We spent a looooong time being tortured by pushed back release dates, editing, teasers and the reminders that this is Emma’s story, not Evan’s or Emma and Evan’s story. So when release day was finally here, I waited up til midnight in hopes of starting to ease the tension that had grown in my stomach.

NOPE! The suffering continued. Part of this is my fault, as a reader. I had expectations (as we all do when it comes to sequels). I knew what I wanted, and when it wasn’t happening, I was frustrated and angry. I spent so much time feeling that way, I couldn’t enjoy what I was reading.

Here’s what I didn’t like - I feel like I don’t know this Emma…she’s not the same girl I just left a few days ago (even mad at her, I would say she’s not the same person). I don’t particularly care for these new friends (though I am glad that Sara is with us via the phone). And I feel like I am getting Cole shoved down my throat. I feel like he’s too much like Evan. He’s patient with her, cares about her, lets her set the terms. I want to scream, GO AWAY COLE, I WANT EVAN!!! So I did, to my friends Trish & Cristin who patiently/virtually held my hand through this book. I thought for a while they were going to have to hold my hair back for me because I was making myself sick over this book. It was in these moments particularly that I could hear those words from Rebecca Donovan, this is Emma’s story not Evan’s story. - ugh

So, I tried to like Cole, and it’s not hard to do. He IS a good guy, and he DOES care about Emma but there were two issues….the first being he’s just not Evan and I was too closed minded to see past that, and the second was that I just didn’t like who Emma was with Cole.
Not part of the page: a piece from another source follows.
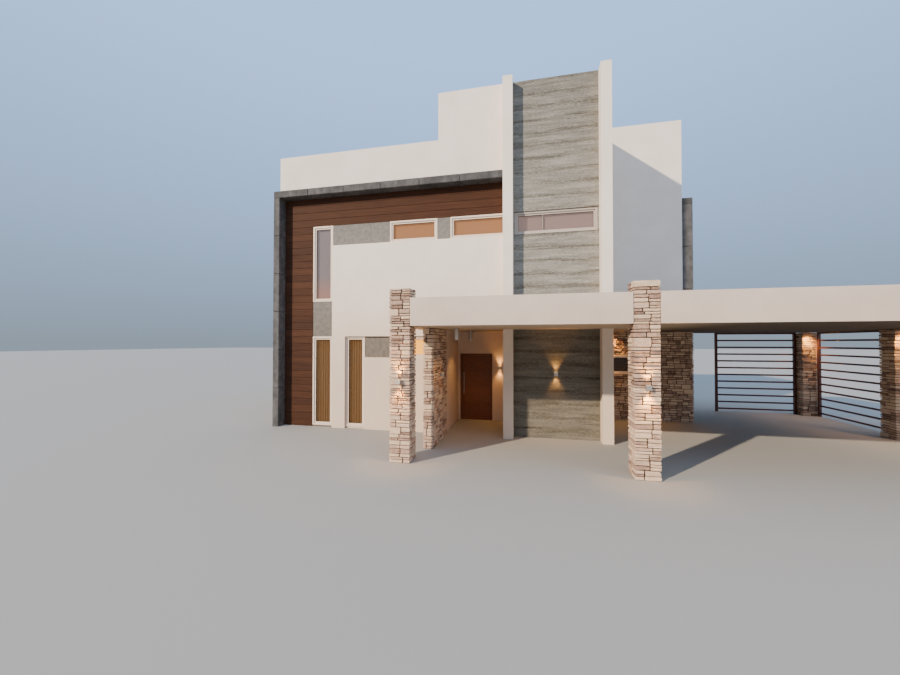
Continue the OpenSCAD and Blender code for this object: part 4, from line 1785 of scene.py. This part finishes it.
@dataclass
class Lamps:
    """Up and down wall lights, hanging and flush ceiling lights, and their warm light."""

    shapes: Shapes
    wall: float = 0.006
    mouth: float = 0.03
    flush_wall: float = 0.01
    flush_mouth: float = 0.01
    forward: float = 0.03
    clear: float = 0.004
    lens: float = 0.004
    box_size: Point = (0.1, 0.09, 0.1)
    box_rim: Point = (0.02, 0.02, 0.04)
    tube_size: Span = (0.12, 0.31)
    tube_rim: float = 0.05
    rose_size: Span = (0.11, 0.02)
    rose_rim: float = 0.008
    lens_width: float = 0.1
    smooth_up_to: float = 40.0
    wall_powers: tuple[float, ...] = (74.0, 2.5, 23.0, 34.0, 76.0)
    ceiling_power: float = 44.0
    flush_power: float = 145.0
    wall_cone: float = 84.0
    ceiling_cone: float = 110.0
    soft_edge: float = 0.85
    source: float = 0.03
    warm: Point = (1.0, 0.5, 0.13)

    def build(self) -> None:
        """Builds the three kinds of lamp at the CAD places."""
        lenses = Joined()
        self.on_walls(lenses)
        self.on_ceilings(lenses)
        lenses.piece("lamp_lenses", LENS, "lamp_metal")

    def on_walls(self, lenses: Joined) -> None:
        """Builds the wall lights, which shine up and down.

        Args:
            lenses: what gathers the lenses.
        """
        box_lamp = self.square_tube()
        bodies = Joined()
        rim = self.wall + MM
        for i, (low, high) in enumerate(loose_boxes("wall_lights")):
            bodies.add(box_lamp, low, high)
            x, y, _ = (low + high) / 2
            if high[0] - low[0] > high[1] - low[1]:
                y -= self.forward
            else:
                x += self.forward
            for z, aim in ((high[2] - self.mouth, 1.0), (low[2] + self.mouth, -1.0)):
                half = self.lens / 2
                lens_low = (low[0] + rim, low[1] + rim, z - half)
                lenses.add(self.shapes.bar, lens_low, (high[0] - rim, high[1] - rim, z + half))
                spot = (x, y, z + aim * (self.mouth + self.clear))
                name = f"wall_lamp_{i}_{'up' if aim > 0 else 'down'}"
                self.light(name, spot, aim, self.wall_powers[i], self.wall_cone)
        bodies.piece("wall_light_bodies", LAMP, "lamp_metal", "wall_lights")

    def on_ceilings(self, lenses: Joined) -> None:
        """Builds the hanging tubes and the flush lights on the soffit.

        Args:
            lenses: what gathers the lenses.
        """
        tube = self.round_tube("tube", self.tube_size, self.wall, self.mouth, self.tube_rim)
        rose = self.round_tube(
            "rose", self.rose_size, self.flush_wall, self.flush_mouth, self.rose_rim
        )
        disc = self.round_disc()
        bodies = Joined()
        for i, (low, high) in enumerate(loose_boxes("ceiling_lights")):
            hangs = high[2] - low[2] > self.tube_size[1] / 2
            bodies.add(tube if hangs else rose, low, high)
            rim = (self.wall if hangs else self.flush_wall) + MM
            z = low[2] + (self.mouth if hangs else self.flush_mouth)
            lens_low = (low[0] + rim, low[1] + rim, z - self.lens / 2)
            lenses.add(disc, lens_low, (high[0] - rim, high[1] - rim, z + MM))
            x, y, _ = (low + high) / 2
            power = self.ceiling_power if hangs else self.flush_power
            spot = (x, y, low[2] - self.clear)
            self.light(f"ceiling_lamp_{i}", spot, -1.0, power, self.ceiling_cone)
        smooth = self.smooth_up_to
        bodies.piece("ceiling_light_bodies", LAMP, "lamp_metal", "ceiling_lights", smooth=smooth)

    def square_tube(self) -> Shape:
        """Models a square lamp body, hollowed from its top and its bottom.

        Returns:
            The shape.
        """
        piece = start_block("lamp", self.box_size)
        with editing(piece):
            for sign in (1.0, -1.0):
                pick_faces(piece, lambda centre, normal: normal.z * sign > STRAIGHT)
                self.hollow(self.wall, -sign * self.mouth)
        bevel_all(piece, MM, 2)
        return Shape.taken_from(piece, self.box_rim)

    @staticmethod
    def hollow(wall: float, travel: float) -> None:
        """Hollows a lamp body from the picked face.

        Args:
            wall: the thickness that is left round the mouth.
            travel: how far up the mouth's floor goes, or down where it is negative.
        """
        bpy.ops.mesh.inset(thickness=wall, depth=0.0)
        move = {"value": (0.0, 0.0, travel)}
        bpy.ops.mesh.extrude_region_move(TRANSFORM_OT_translate=move)

    def round_tube(self, name: str, size: Span, wall: float, mouth: float, rim: float) -> Shape:
        """Models a round lamp body, hollowed from below.

        Args:
            name: what to call it while it is modelled.
            size: its diameter and height.
            wall: the thickness round its mouth.
            mouth: how deep the mouth is.
            rim: how far in from its ends the form keeps its size when it is fitted.

        Returns:
            The shape.
        """
        piece = start_round(name, *size)
        with editing(piece):
            pick_faces(piece, lambda centre, normal: normal.z < -STRAIGHT)
            self.hollow(wall, mouth)
        bevel_all(piece, MM, 2)
        return Shape.taken_from(piece, (MM, MM, rim))

    def round_disc(self) -> Shape:
        """Models a thin round lens, slightly domed at its edge.

        Returns:
            The shape.
        """
        piece = start_round("disc", self.lens_width, self.lens)
        bevel_all(piece, MM, 2)
        return Shape.taken_from(piece, (MM, MM, MM))

    def light(self, name: str, place: Point, aim: float, power: float, cone: float) -> None:
        """Adds one warm spot.

        Args:
            name: the light's name.
            place: where it is.
            aim: above 0 to shine straight up, otherwise straight down.
            power: its power in watts.
            cone: how wide it shines, in degrees.
        """
        lamp = bpy.data.lights.new(name, "SPOT")
        lamp.energy = power
        lamp.color = self.warm
        lamp.spot_size = math.radians(cone)
        lamp.spot_blend = self.soft_edge
        lamp.shadow_soft_size = self.source
        holder = bpy.data.objects.new(name, lamp)
        holder.location = place
        holder.rotation_euler = (math.pi if aim > 0 else 0.0, 0.0, 0.0)
        bpy.context.scene.collection.objects.link(holder)


@dataclass
class Screens:
    """Slatted carport screens, made of bars with eased edges."""

    shapes: Shapes

    def build(self) -> None:
        """Rebuilds each screen from the corners of its CAD node."""
        back, sides = Joined(), Joined()
        xs, ys, zs = corners("back_screen")
        self.panel(back, (xs[0], xs[1], xs[-2], xs[-1]), (ys[0], ys[1], ys[-2], ys[-1]), zs)
        back.piece("back_screen_bars", SCREEN, "screen_paint", "back_screen")
        xs, _, zs = corners("side_screens")
        post = xs[-1] - xs[0]
        for low, high in loose_boxes("side_screens"):
            run = (low[1], low[1] + post, high[1] - post, high[1])
            self.panel(sides, run, (xs[0], xs[1], xs[-2], xs[-1]), zs, turned=True)
        sides.piece("side_screen_bars", SCREEN, "screen_paint", "side_screens")

    def panel(
        self, out: Joined, run: Corner, deep: Corner, levels: Corner, turned: bool = False
    ) -> None:
        """Adds one panel's posts and rails.

        Args:
            out: what gathers the bars.
            run: the outer and inner edges of its two posts, in order along it.
            deep: the faces of the posts and of the rails, in order across it.
            levels: the heights of its ends and of its rails' edges.
            turned: whether it runs along y.
        """
        upright = ((deep[0], deep[3]), (levels[0], levels[-1]))
        bars = [((run[0], run[1]), *upright), ((run[2], run[3]), *upright)]
        for rail in zip(levels[1::2], levels[2::2]):
            bars.append(((run[1], run[2]), (deep[1], deep[2]), rail))
        for along, across, up in bars:
            x, y = (across, along) if turned else (along, across)
            out.add(self.shapes.bar, *zip(x, y, up))


@dataclass
class RoofCovering:
    """Lapped roofing membrane on the flat roofs."""

    shapes: Shapes
    width: float = 1.0
    lap: float = 0.08
    thick: float = 0.004

    def build(self) -> None:
        """Covers the canopy, the terrace and the top roof."""
        cover = Joined()
        (x0, y0, _), (x1, y1, top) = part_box("canopy_slab")
        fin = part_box("left_fin")[0]
        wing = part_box("right_front_wall")
        frame_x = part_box("side_concrete_frame")[1][0]
        self.strips(cover, (x0, x1), (y0, fin[1]), top)
        self.strips(cover, (wing[0][0], x1), (fin[1], wing[0][1]), top)
        self.strips(cover, (frame_x, x1), (wing[0][1], y1), top)
        low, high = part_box("roof_terrace_slab")
        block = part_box("top_left_wall")[0][0]
        self.strips(cover, (low[0], block), (low[1], high[1]), high[2])
        low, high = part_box("top_roof_slab")
        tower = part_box("right_fin")[0][0]
        self.strips(cover, (low[0], tower), (low[1], high[1]), high[2])
        self.strips(cover, (tower, high[0]), (wing[1][1], high[1]), high[2])
        cover.piece("roof_membrane", MEMBRANE, "floor_concrete")

    def strips(self, out: Joined, along: Span, deep: Span, top: float) -> None:
        """Covers one rectangle with strips that lap one over the next.

        Args:
            out: what gathers the strips.
            along: the rectangle's left and right edges.
            deep: its front and back edges.
            top: the height of the roof under it.
        """
        rng = random.Random(int(along[0] * 100))
        count = max(1, math.ceil((along[1] - along[0]) / self.width))
        for i, (start, end) in enumerate(parts_of(*along, count, -self.lap)):
            base = top + self.thick * (i % 2)
            high = (end, deep[1], base + self.thick)
            out.add(self.shapes.lap, (start, deep[0], base), high, None, rng.random())


def paint_node(node: str, finish: Finish) -> None:
    """Gives a CAD node that stays in view its finish.

    Args:
        node: the node's name.
        finish: its finish.
    """
    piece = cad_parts[node]
    made = finish.material()
    if piece.data.materials:
        for place in piece.material_slots:
            place.material = made
    else:
        piece.data.materials.append(made)
    LOG.info("%s: CAD shape in %s", node, finish.name)


@dataclass
class Shell:
    """The CAD nodes that stay as they are, and only take a finish."""

    white: tuple[str, ...] = (
        "front_wall", "front_parapet", "left_wall", "left_parapet", "back_wall",
        "back_parapet", "top_front_wall", "top_left_wall", "top_back_wall",
        "right_front_wall", "right_wall", "left_fin", "right_fin", "recess_left_wall",
        "recess_right_wall", "door_side_walls", "door_head_wall", "white_panel",
    )
    # the nodes that take the soffit render with its painted shade
    soffits_with_painted_shade: tuple[str, ...] = ("canopy_slab", "canopy_fascia", "upper_floor_slab")
    floors: tuple[str, ...] = ("ground_floor_slab", "roof_terrace_slab", "top_roof_slab")

    def build(self) -> None:
        """Paints every node of the shell."""
        for finish, nodes in (
            (WHITE, self.white),
            (SHADED_SOFFIT, self.soffits_with_painted_shade),
            (FLOOR_CONCRETE, self.floors),
            (GREY, ("grey_render",)),
            (BOARD_CONCRETE, ("tower_concrete_wall",)),
        ):
            for node in nodes:
                paint_node(node, finish)


@dataclass
class Studio:
    """Pale floor, soft light and the photograph's camera."""

    focal_px: float = 366.0
    picture_px: float = 900.0
    sensor_mm: float = 36.0
    far_end: float = 1000.0
    horizon_px: float = 5.18
    yaw_px: float = 78.0
    eye: Point = (-1.195, -13.965, 2.7)
    floor_half: float = 160.0
    floor_tint: str = "#989389"
    floor_roughness: float = 0.9
    sun_travel: Point = (0.9, 1.0, -0.69)
    sun_strength: float = 6.75
    sun_colour: Point = (1.0, 0.84, 0.66)
    sun_spread: float = 1.2
    fill_travel: Point = (-1.0, 0.25, -0.9)
    fill_strength: float = 0.95
    fill_colour: Point = (0.95, 0.96, 1.0)
    fill_spread: float = 80.0
    sky: Stops = ((0.0, "#76828E"), (0.62, "#9FC5F8"))
    sky_strength: float = 1.65

    def build(self) -> None:
        """Sets up the floor, the lights and the camera."""
        self.floor()
        self.far_light(
            "key", self.sun_travel, self.sun_strength, self.sun_colour, self.sun_spread
        )
        self.far_light(
            "fill", self.fill_travel, self.fill_strength, self.fill_colour, self.fill_spread
        )
        self.backdrop()
        self.camera()

    def floor(self) -> None:
        """Lays the pale floor that the house stands on."""
        clear_selection()
        bpy.ops.mesh.primitive_grid_add(
            x_subdivisions=4, y_subdivisions=4, size=2 * self.floor_half, location=(0.0, 0.0, -MM)
        )
        ground = bpy.context.object
        ground.name = "studio_floor"
        made = bpy.data.materials.new("pale_studio_floor")
        made.use_nodes = True
        shader = made.node_tree.nodes["Principled BSDF"]
        shader.inputs["Base Color"].default_value = to_linear(self.floor_tint)
        shader.inputs["Roughness"].default_value = self.floor_roughness
        ground.data.materials.append(made)

    def backdrop(self) -> None:
        """Lights the house from all round with a sky that is paler and bluer higher up."""
        world = bpy.data.worlds.new("studio")
        world.use_nodes = True
        tree = world.node_tree
        way = add_node(tree, Kind.PLACE, out="Generated")
        height = add_node(tree, Kind.SPLIT, None, {"Vector": way}, "Z")
        shades = add_node(tree, Kind.RAMP, {"stops": self.sky}, {"Fac": height})
        back = tree.nodes["Background"]
        tree.links.new(shades, back.inputs["Color"])
        back.inputs["Strength"].default_value = self.sky_strength
        bpy.context.scene.world = world

    @staticmethod
    def far_light(
        name: str, travel: Point, strength: float, colour: Point, spread: float
    ) -> None:
        """Adds a light from far off.

        Args:
            name: the light's name.
            travel: the way that its light goes.
            strength: its strength.
            colour: its colour in linear light.
            spread: how wide it looks, in degrees; wide ones cast soft shadows.
        """
        sun = bpy.data.lights.new(name, "SUN")
        sun.energy = strength
        sun.color = colour
        sun.angle = math.radians(spread)
        holder = bpy.data.objects.new(name, sun)
        x, y, z = travel
        tilt = math.atan2(math.hypot(x, y), -z)
        holder.rotation_euler = (tilt, 0.0, math.atan2(y, x) - math.pi / 2)
        bpy.context.scene.collection.objects.link(holder)

    def camera(self) -> None:
        """Places the camera where the photograph was taken from."""
        made = bpy.data.cameras.new("camera")
        made.sensor_width = self.sensor_mm
        made.lens = made.sensor_width * self.focal_px / self.picture_px
        made.clip_end = self.far_end
        holder = bpy.data.objects.new("camera", made)
        holder.location = self.eye
        rise, turn = (math.atan(px / self.focal_px) for px in (self.horizon_px, self.yaw_px))
        holder.rotation_euler = (math.pi / 2 + rise, 0.0, turn)
        bpy.context.scene.collection.objects.link(holder)
        bpy.context.scene.camera = holder


def hole_in(node: str) -> Box:
    """Returns the window opening of a wall node that has just one."""
    xs, ys, zs = corners(node)
    return np.array([xs[1], ys[0], zs[1]]), np.array([xs[2], ys[-1], zs[2]])


def main() -> None:
    """Builds the studio, then every part of the house in order."""
    logging.basicConfig(level=logging.INFO, format="%(name)s: %(message)s")
    Studio().build()
    shapes = Shapes()
    Shell().build()
    piers = ("left_pier", "middle_pier", "right_pier", "side_pier", "corner_pier")
    for seed, node in enumerate(piers, start=1):
        Stonework(shapes, node, seed=seed).build()
    wing_sides = (Side.FRONT, Side.RIGHT, Side.LEFT)
    Stonework(shapes, "stone_wing_wall", wing_sides, seed=11).build()
    holes = [hole_in("stone_wall")]
    Stonework(shapes, "stone_wall", (Side.FRONT, Side.RIGHT), seed=12, holes=holes).build()
    for part in (Timber, CastFrames, TowerFace, Windows, EntranceDoor, Lamps, Screens, RoofCovering):
        part(shapes).build()


if __name__ == "__main__":
    main()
WOW! That’s it…at this point, I just really don’t like Emma. It’s carry over from the end of the last book too, but right now, who she is and the way she’s acting…I just don’t like Emma. Is it okay to say that? I don’t feel bad for her right now like I did in previous books. I know what she went through was hell, I cried through the first two books with everything she went through, but even fueled by her past, these choices are hers. And they are making me dislike her.

Honestly, my insides were twisted up through this whole book, and when I finally finished it…I still felt incomplete. I felt like I was meant to suffer through this book, like that was the intention for the readers. And then the epilogue – grrrr. The epilogue felt, sort of useless to me. I mean, I got it, but there was so much more that could have been done with it. And I just didn’t feel like it was a place to end the story. After all the pain, torture and suffering, I felt like I deserved more.

So while the story was my issue, the writing was good and the interchanging POVs – which happen in a back and forth way while you are reading – were actually quite spectacular. I only did a double take on it twice, once was the first time it happened, I had to re-read it because I was confused not realizing the POV had changed to someone else. The second time I think may have been a printing error, one part that was italicized that shouldn’t have been. I have to give Rebecca some major bonus points for this because, it was truly impressive.

I know this review isn’t explaining things all that well, but my frustrations are very specific to the story, and to put them in this review would give away too much. So here’s my advice, if you’ve read the first two you obviously have to read this book but keep in mind it’s not the same story, it’s not the same Emma, and my suggestion would be to keep an open mind. I hope that will help you enjoy it more than I did.